One hundred percent of the water delivered to customers by the NPWA is treated at the Forest Park Water Treatment Plant in Chalfont, a facility that is owned jointly with the North Wales Water Authority (NWWA). The water treated at this plant comes from the North Branch Neshaminy Creek, which flows into Lake Galena, a reservoir for the water treated at the Forest Park Water Treatment Plant. Water released from Lake Galena flows down the creek to the Forest Park Water Treatment Plant. During the summer months and times when water levels are low, additional water is pumped from the Delaware River at Point Pleasant and diverted to the North Branch Neshaminy Creek near Gardenville. The Forest Park Water Treatment Plant is the largest water treatment plant in Bucks County and processes up to 43 million gallons water a day for delivery to NPWA and NWWA customers. From the Forest Park Water Treatment Plant, a main carries water to the NPWA service area, where it is delivered to customers.

==History==
The origins of the authority date back to 1958 when a group of citizens from several municipalities in the North Penn Valley region formed the North Penn Water Resources Association to improve the drinking water supply in the area. The NPWA was incorporated on August 10, 1964, with Lansdale, Souderton, Franconia Township, Hatfield Township, Lower Salford Township, Towamencin Township, and Worcester Township the original municipalities that formed the authority. In August 1965, the NPWA purchased and began operating the water systems in Lansdale and Souderton. A transmission line was soon built to connect the water systems in the two boroughs. The authority gained more customers as the North Penn Valley region grew in population. In 1975, the NPWA acquired four small water systems and eight wells in Skippack Township and a small water system in Hilltown Township. Additional municipalities became members of NPWA in the 1980s, with Skippack Township joining in April 1986 and New Britain Township and the borough of Hatfield joining in 1987. The NPWA took over the water system in New Britain Township in August 1987 and the borough of Hatfield in February 1988.

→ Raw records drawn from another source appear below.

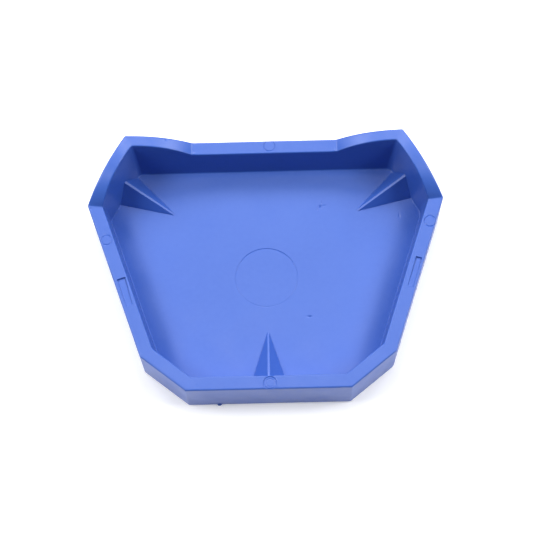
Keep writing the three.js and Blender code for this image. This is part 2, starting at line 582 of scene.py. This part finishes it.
# Small dents in the floor: middle, half length along X, half width along Y and depth.
DENTS = [
    ((13.0, 17.0), 0.36, 0.26, 0.24),
    ((12.4, 16.4), 0.18, 0.42, 0.14),
    ((14.0, 17.3), 0.46, 0.15, 0.10),
    ((13.3, 18.1), 0.15, 0.38, 0.08),
    ((9.8, -10.9), 0.50, 0.17, 0.20),
    ((31.9, 14.3), 0.17, 0.50, 0.13),
]
DENT_REACH = 1.5  # the mesh is finer than elsewhere this near to a dent
DENT_CUTS = 5
FLOOR_WAVE = 0.035  # how far the floor swells and sinks
FLOOR_WAVE_SIZE = 7.0
FLOOR_WAVE_MARGIN = 0.8  # there are no waves this close to the floor's edge
FLOOR_WAVE_FADE = 2.5  # and they grow over this distance from there
SLOPE_STEP = 0.02  # how far to either side the floor is measured to find its slope


def floor_relief(plan):
    """How far the floor lies above or below its level at plan points."""
    from_walls = [(plan - seam_at(i, 0)) @ inwards[i] for i in range(len(RING))]
    from_edge = np.min(from_walls, axis=0) - FLOOR_START
    places = np.hstack((plan, np.zeros((len(plan), 1)))) / FLOOR_WAVE_SIZE
    waves = np.array([noise.noise(place) for place in places])
    grown = smooth_step((from_edge - FLOOR_WAVE_MARGIN) / FLOOR_WAVE_FADE)
    relief = FLOOR_WAVE * waves * grown
    outward = plan - WITNESS_CENTRE
    r = np.linalg.norm(outward, axis=1)
    back_share = 0.5 + 0.5 * outward[:, 1] / r
    depth = WITNESS_DEPTH_FRONT + (WITNESS_DEPTH_BACK - WITNESS_DEPTH_FRONT) * back_share
    relief -= depth * bell((r - WITNESS_RADIUS) / WITNESS_WIDTH)
    for middle, half_length, half_width, depth in DENTS:
        offset = (plan - middle) / (half_length, half_width)
        relief -= depth * np.exp(-(offset**2).sum(axis=1))
    return relief - floor_sag(plan)


def floor_normals(plan):
    """Upward normals of the floor at plan points."""
    slopes = [
        floor_relief(plan + step) - floor_relief(plan - step)
        for step in ((SLOPE_STEP, 0), (0, SLOPE_STEP))
    ]
    normals = np.column_stack((-slopes[0], -slopes[1], np.full(len(plan), 2 * SLOPE_STEP)))
    return normals / np.linalg.norm(normals, axis=1, keepdims=True)


grids = [wall_grid(i) for i in range(len(RING))]
ring_normals = [grid_normals(grid) for grid in grids]
for i in range(len(RING)):
    joined = ring_normals[i - 1][-1] + ring_normals[i][0]
    ring_normals[i - 1][-1] = joined
    ring_normals[i][0] = joined
for grid, normals in zip(grids, ring_normals):
    normals /= np.linalg.norm(normals, axis=2, keepdims=True)
    normals[:, -1] = floor_normals(grid[:, -1, :2])
    normals[:, 0] = (0, 0, -1)
walls = [wall_piece(i, grids[i], ring_normals[i]) for i in range(len(RING))]


def floor_outlines():
    """Closed outlines of the floor, from the middle of its underside out to the walls and back
    over the top to the middle."""
    upper_edge = np.concatenate([grid[:-1, -1] for grid in grids])
    lower_edge = np.concatenate([grid[:-1, 0] for grid in grids])
    outward = upper_edge[:, :2] - WITNESS_CENTRE
    reach = np.linalg.norm(outward, axis=1, keepdims=True)
    outward = outward / reach
    outermost = WITNESS_RADIUS + WITNESS_RINGS * WITNESS_RING_STEP
    radii = [outermost + (reach - outermost) * share for share in np.linspace(1, 0, FLOOR_RINGS)]
    radii += [outermost - WITNESS_RING_STEP * step for step in range(1, 2 * WITNESS_RINGS)]
    radii += list(np.linspace(*MIDDLE_RADII, MIDDLE_RINGS))
    outlines = []
    for share in UNDERSIDE_SHARES:
        plan = WITNESS_CENTRE + (lower_edge[:, :2] - WITNESS_CENTRE) * share
        outlines.append(np.hstack((plan, np.zeros_like(reach))))
    for radius in radii:
        plan = WITNESS_CENTRE + outward * radius
        outlines.append(np.hstack((plan, np.full_like(reach, FLOOR_HEIGHT))))
    return outlines


def floor_piece():
    """The floor: rings that follow the walls outside and the witness mark inside, finer round
    the dents, and let down to the floor's relief."""
    outlines = floor_outlines()
    shell = bmesh.new()
    vertices = [shell.verts.new(point) for outline in outlines for point in outline]
    for face in tube_faces(len(outlines), len(outlines[0])):
        shell.faces.new([vertices[i] for i in face])

    def near_dent(vertex):
        if vertex.co.z < FLOOR_HEIGHT / 2:
            return False
        return any(math.dist(vertex.co[:2], dent[0]) < DENT_REACH for dent in DENTS)

    edges = [edge for edge in shell.edges if near_dent(edge.verts[0]) and near_dent(edge.verts[1])]
    bmesh.ops.subdivide_edges(shell, edges=edges, cuts=DENT_CUTS, use_grid_fill=True)
    shell.verts.index_update()
    points = np.array([vertex.co for vertex in shell.verts])
    normals = np.tile((0.0, 0.0, -1.0), (len(points), 1))
    top = points[:, 2] > FLOOR_HEIGHT / 2
    normals[top] = floor_normals(points[top, :2])
    points[top, 2] += floor_relief(points[top, :2])
    faces = [tuple(vertex.index for vertex in face.verts) for face in shell.faces]
    shell.free()
    return make_piece("floor_panel_moulding", points, faces, normals, "floor_panel")


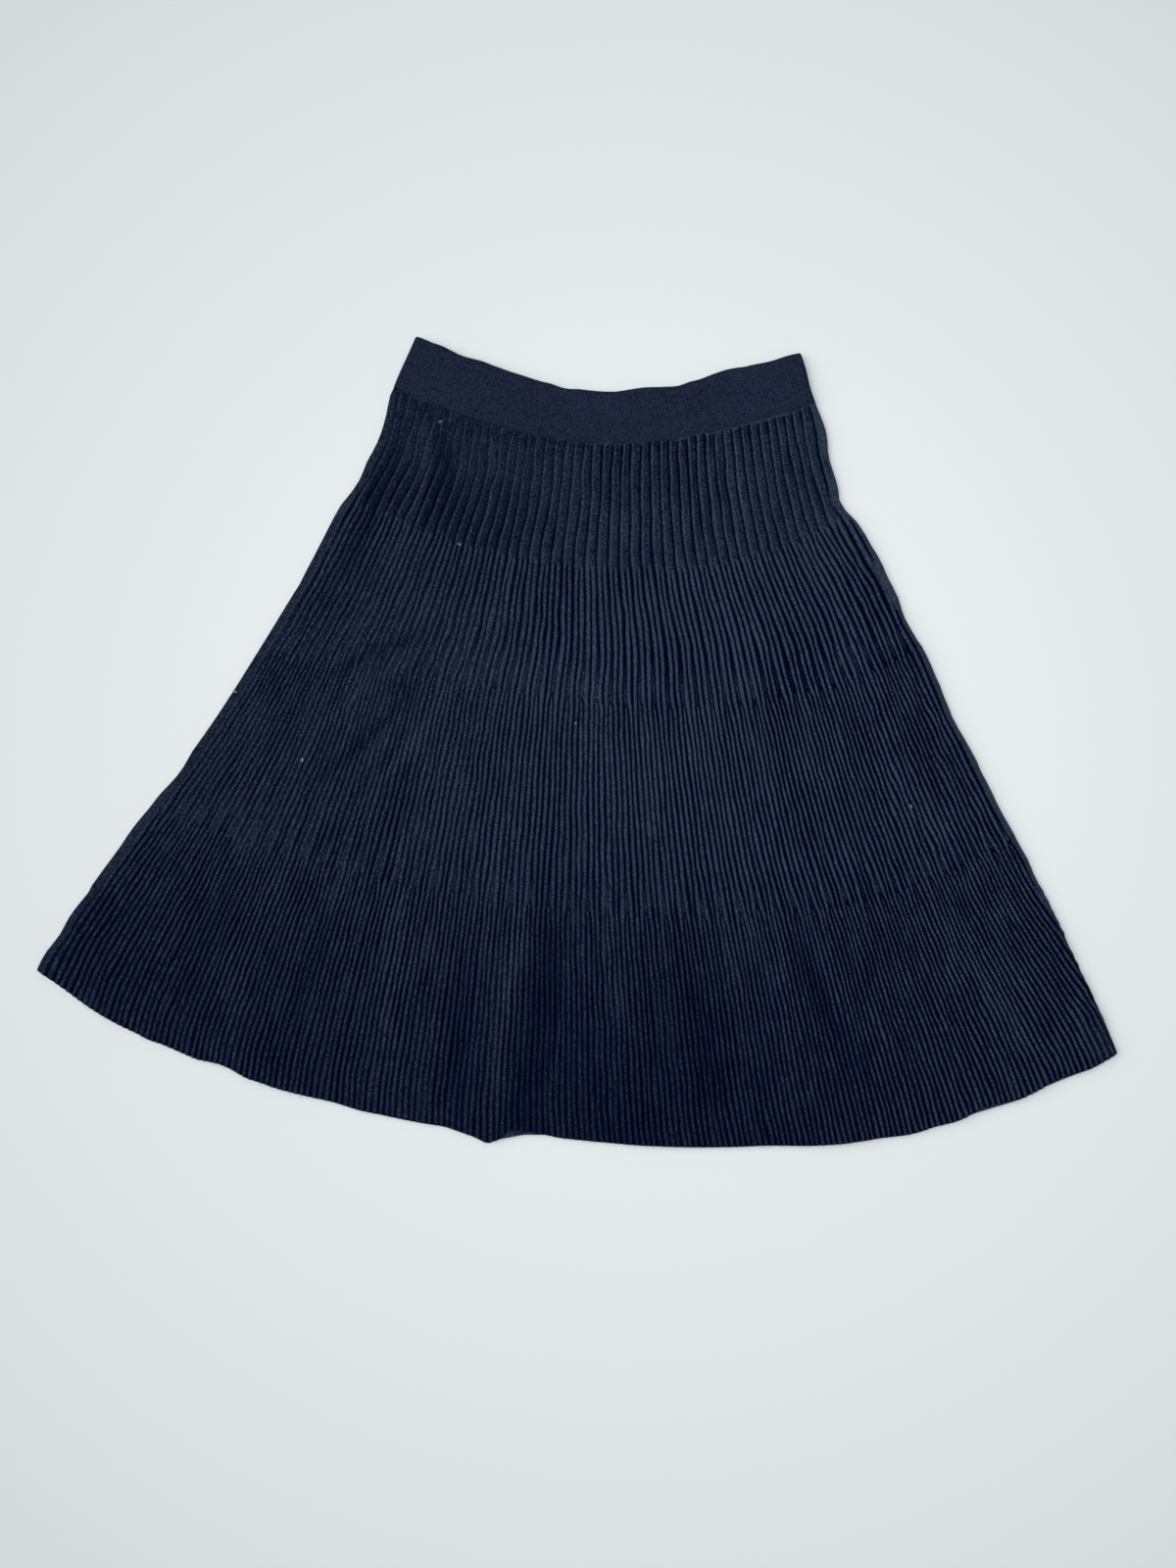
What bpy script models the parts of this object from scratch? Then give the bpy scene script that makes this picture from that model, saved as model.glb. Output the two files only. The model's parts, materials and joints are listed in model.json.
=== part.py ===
"""A flared rib-knit skirt laid flat: front panel, back panel and waistband.

The skirt lies on its back on the plane z = 0, with its waist towards +Y. The front panel lies on the back
panel, and both are sewn to a plain waistband, a flattened tube. The ribs of the front run down the skirt in
four tiers: each repeat has one wide rib in the first tier, then two, three and four narrower ones.

Sizes are in millimetres up to the last step, which turns them into metres.
"""

import math
from typing import NamedTuple

import bpy

MM = 0.001
OBJECT_NAME = "a_line_knit_skirt"

# Cloth and layers
BACK_WALL = 1.4
FRONT_WALL = 1.3
BAND_WALL = 1.7
LAYER_GAP = 0.4
SEAM_GAP = 0.36
BAND_HOLLOW = 0.5

# The knitted repeats across the front, from one side fold to the other
REPEATS = 48

# Side folds: how far the cloth takes to round over, and what is left standing at the outline
FOLD_RADIUS = 4.5
FOLD_EDGE = 0.8
BACK_EDGE_LIFT = 0.5
BACK_EDGE_INSET = 1.6

# Plain grids: how many columns and rows the inner and under sides have
PLAIN_COLUMNS = 24
BAND_COLUMNS = 28

# The ribs change over this length between tiers, and lie level again this far past it
TIER_CHANGE = 3.0
SETTLE = 2.5

# The hem hangs lower where a fold ends on it, over this length
HEM_DROP_LENGTH = 30.0


class Section(NamedTuple):
    """A line across the skirt that follows the knitted rows, from the left fold to the right one.

    down is measured along the middle from the waist edge. left and right are the outline's places across.
    The five heights are places along the skirt at even steps from left to right, so that the sagging curve
    of the row is kept.
    """

    name: str
    down: float
    left: float
    right: float
    at_left: float
    left_quarter: float
    middle: float
    right_quarter: float
    at_right: float


SECTIONS = (
    Section("waist edge", 0.0, -105.0, 106.0, 216.0, 199.0, 190.5, 200.0, 217.0),
    Section("band seam", 28.5, -115.5, 115.5, 188.0, 168.5, 162.0, 170.0, 190.0),
    Section("middle of tier 1", 64.0, -123.0, 124.0, 157.0, 134.5, 126.5, 133.5, 158.0),
    Section("end of tier 1", 99.5, -139.5, 137.0, 125.0, 101.0, 91.0, 97.0, 127.0),
    Section("middle of tier 2", 136.0, -159.5, 159.5, 80.5, 64.5, 54.5, 59.0, 92.0),
    Section("end of tier 2", 173.0, -182.5, 177.0, 36.5, 28.0, 18.0, 21.0, 57.0),
    Section("middle of tier 3", 229.5, -206.5, 204.0, -6.0, -27.0, -39.0, -35.0, 5.0),
    Section("end of tier 3", 285.5, -234.5, 232.5, -48.5, -81.0, -95.0, -90.0, -46.0),
    Section("middle of tier 4", 345.5, -264.0, 262.0, -93.5, -139.5, -155.0, -150.0, -101.5),
    Section("above the hem", 387.0, -283.0, 281.0, -125.0, -180.0, -196.5, -190.5, -140.0),
    Section("hem", 405.5, -288.5, 288.5, -138.5, -197.5, -214.5, -209.0, -156.5),
)

BAND_SEAM = SECTIONS[1].down
HEM = SECTIONS[-1].down


class Rib(NamedTuple):
    """A turning point of the rib profile: its place in the repeat, from 0 to 1, and its share of the height."""

    place: float
    height: float


class Tier(NamedTuple):
    """A band of rows with one rib profile. start and end are measured down the middle."""

    name: str
    start: float
    end: float
    steps: int
    rib_height: float
    profile: tuple


def even_ribs(count: int) -> tuple:
    """Ridges and furrows in turn, with a ridge at the start of the repeat."""
    turns = []
    for rib in range(count):
        turns.append(Rib(rib / count, 1.0))
        turns.append(Rib((rib + 0.5) / count, 0.0))
    return tuple(turns)


WIDE_RIB = (Rib(0.0, 0.0), Rib(0.18, 0.92), Rib(0.5, 1.0), Rib(0.82, 0.92))
RIB_PAIR = (Rib(0.0, 0.0), Rib(0.28, 1.0), Rib(0.5, 0.25), Rib(0.72, 1.0))

TIERS = (
    Tier("tier 1", BAND_SEAM, 99.5, 2, 1.0, WIDE_RIB),
    Tier("tier 2", 99.5, 173.0, 2, 0.95, RIB_PAIR),
    Tier("tier 3", 173.0, 285.5, 2, 0.75, even_ribs(3)),
    Tier("tier 4", 285.5, HEM, 3, 0.75, even_ribs(4)),
)


class Fold(NamedTuple):
    """A soft ridge of the front that stands off the back. across runs from -1 at the left fold to 1.

    drop is how much lower the hem hangs where the ridge ends on it.
    """

    name: str
    across_start: float
    across_end: float
    down_start: float
    down_end: float
    width: float
    lift: float
    drop: float


FOLDS = (
    Fold("left hem wave", -0.50, -0.60, 250.0, 460.0, 46.0, 1.9, 0.4),
    Fold("left flank", -0.45, -0.72, 90.0, 330.0, 40.0, 1.1, 0.0),
    Fold("pinch by the middle of the hem", -0.20, -0.175, 340.0, 470.0, 14.0, 2.2, 3.2),
    Fold("middle wave", 0.12, 0.16, 210.0, 470.0, 50.0, 1.6, 0.5),
    Fold("right hem wave", 0.42, 0.50, 260.0, 470.0, 42.0, 2.1, 0.9),
    Fold("crease inside the right fold", 0.86, 0.90, 110.0, 330.0, 16.0, 1.6, 0.0),
    Fold("right hip", 0.60, 0.66, 60.0, 190.0, 30.0, 0.9, 0.0),
)

# The largest lift of the front off the back, which keeps the layers lying on each other
MOST_LIFT = 2.6


def hermite(xs: list, ys: list, x: float) -> float:
    """A smooth curve through the points (xs, ys), read at x."""
    last = len(xs) - 1
    x = min(max(x, xs[0]), xs[last])
    i = 0
    while i < last - 1 and x > xs[i + 1]:
        i += 1

    def slope(k: int) -> float:
        low = max(k - 1, 0)
        high = min(k + 1, last)
        return (ys[high] - ys[low]) / (xs[high] - xs[low])

    width = xs[i + 1] - xs[i]
    t = (x - xs[i]) / width
    h00 = 2 * t**3 - 3 * t**2 + 1
    h10 = t**3 - 2 * t**2 + t
    h01 = -2 * t**3 + 3 * t**2
    h11 = t**3 - t**2
    return h00 * ys[i] + h10 * width * slope(i) + h01 * ys[i + 1] + h11 * width * slope(i + 1)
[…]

In the 1970s and 1980s, water shortages became a problem for the NPWA as the population of the service area grew. An expansion to 55 groundwater wells and the purchase of surface water from outside sources helped alleviate the problem. Despite this, an additional surface water source was needed to supply the authority in the future. In 1987, the NPWA and the NWWA began construction of an Interim Treatment Plant at the present location of the Forest Park Water Treatment Plant in Chalfont. The interim plant opened in February 1989 and supplied 3.2 million gallons of water a day. Construction of a permanent Forest Park Water Treatment Plant to supply 20 million gallons of water a day began in June 1991. The Forest Park Water Treatment Plant began operation on June 21, 1994. An expansion to the Forest Park Water Treatment Plant in 2007 increased the output to 40 million gallons of water a day to keep up with the growing water use of the area. In 2011, the NPWA took over the water system in Sellersville.